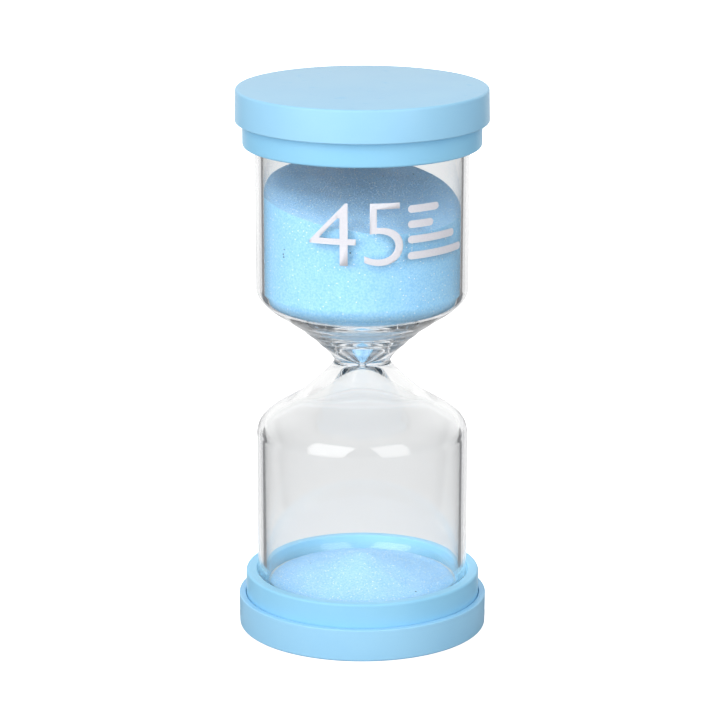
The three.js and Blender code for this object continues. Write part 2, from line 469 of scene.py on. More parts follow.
def sand_material(name, tint_a, tint_b):
    material, tree, shader = new_material(name)
    dye = {"Tint A": (*tint_a, 1), "Tint B": (*tint_b, 1)}
    scales = {"Patch Scale": 150.0, "Speckle Scale": GRAIN_CELLS, "Speckle": 0.75}
    mottle = place(tree, "ShaderNodeGroup", {**dye, **scales}, node_tree=MOTTLE)
    glint = place(tree, "ShaderNodeGroup", PAINTED_GLINTS, node_tree=SPOTS).outputs["Mask"]
    dark = place(tree, "ShaderNodeGroup", DARK_GRAINS, node_tree=SPOTS).outputs["Mask"]
    relief = place(tree, "ShaderNodeGroup", {"Scale": GRAIN_CELLS}, node_tree=GRAIN_RELIEF)
    # Painted glints: near-white colour in a few cells stands in for facets catching the light.
    bright = between(tree, glint, mottle.outputs["Color"], PAINTED_GLINT_TINT)
    tree.links.new(between(tree, dark, bright, DARK_TINT), shader.inputs["Base Color"])
    tree.links.new(remap(tree, glint, (0.0, 1.0), (0.85, 0.3)), shader.inputs["Roughness"])
    tree.links.new(relief.outputs["Normal"], shader.inputs["Normal"])
    return material


blue_sand = sand_material("blue_sand", (0.25, 0.58, 0.89), (0.37, 0.69, 0.94))
# Painted light: a lighter copy of the sand for its top surface and the grains on it, lifting the shade there.
lit_top_sand = sand_material("lit_top_sand", (0.30, 0.60, 0.93), (0.42, 0.70, 0.96))
pale_sand = sand_material("pale_sand", (0.66, 0.84, 0.94), (0.78, 0.90, 0.97))
print("sand:", blue_sand.name, lit_top_sand.name, pale_sand.name)

# %% [markdown]
# ## Glass
#
# The glass is clear, and it shows by what it bends and reflects. It needs an inner and an outer wall to do
# that. Light has to reach the sand through it. A shadow ray can't bend, so for shadow rays alone the glass
# is clear air. Blown glass is never quite even: a faint, tall waviness runs along the drawn tube.
# The rounded ends, deep in the collars, are duller, since the flame that closed them left them less smooth.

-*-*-

Return only the lines from the beginning of the material up to and including the line with "return material", exactly as written.

§ Solution for this problem:
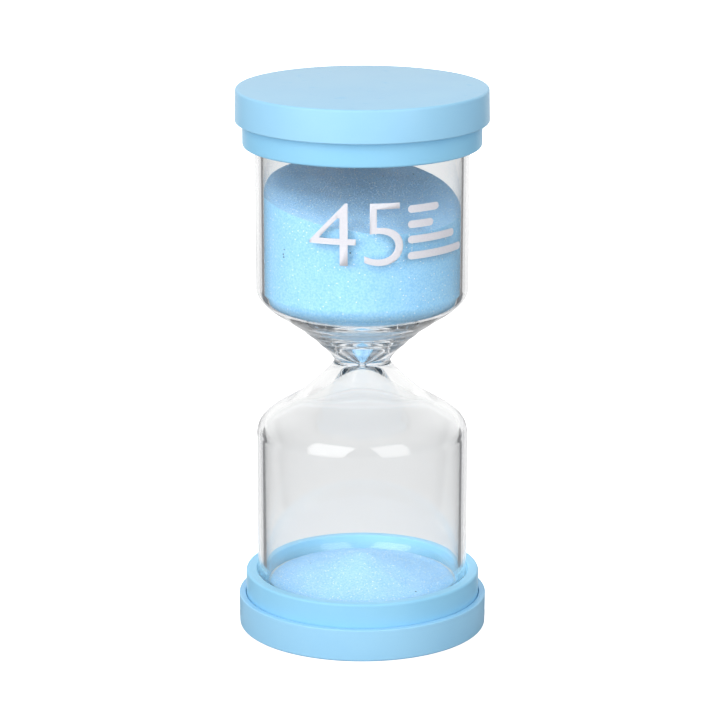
The three.js and Blender code for this object continues. Write part 2, from line 469 of scene.py on. More parts follow.
def sand_material(name, tint_a, tint_b):
    material, tree, shader = new_material(name)
    dye = {"Tint A": (*tint_a, 1), "Tint B": (*tint_b, 1)}
    scales = {"Patch Scale": 150.0, "Speckle Scale": GRAIN_CELLS, "Speckle": 0.75}
    mottle = place(tree, "ShaderNodeGroup", {**dye, **scales}, node_tree=MOTTLE)
    glint = place(tree, "ShaderNodeGroup", PAINTED_GLINTS, node_tree=SPOTS).outputs["Mask"]
    dark = place(tree, "ShaderNodeGroup", DARK_GRAINS, node_tree=SPOTS).outputs["Mask"]
    relief = place(tree, "ShaderNodeGroup", {"Scale": GRAIN_CELLS}, node_tree=GRAIN_RELIEF)
    # Painted glints: near-white colour in a few cells stands in for facets catching the light.
    bright = between(tree, glint, mottle.outputs["Color"], PAINTED_GLINT_TINT)
    tree.links.new(between(tree, dark, bright, DARK_TINT), shader.inputs["Base Color"])
    tree.links.new(remap(tree, glint, (0.0, 1.0), (0.85, 0.3)), shader.inputs["Roughness"])
    tree.links.new(relief.outputs["Normal"], shader.inputs["Normal"])
    return material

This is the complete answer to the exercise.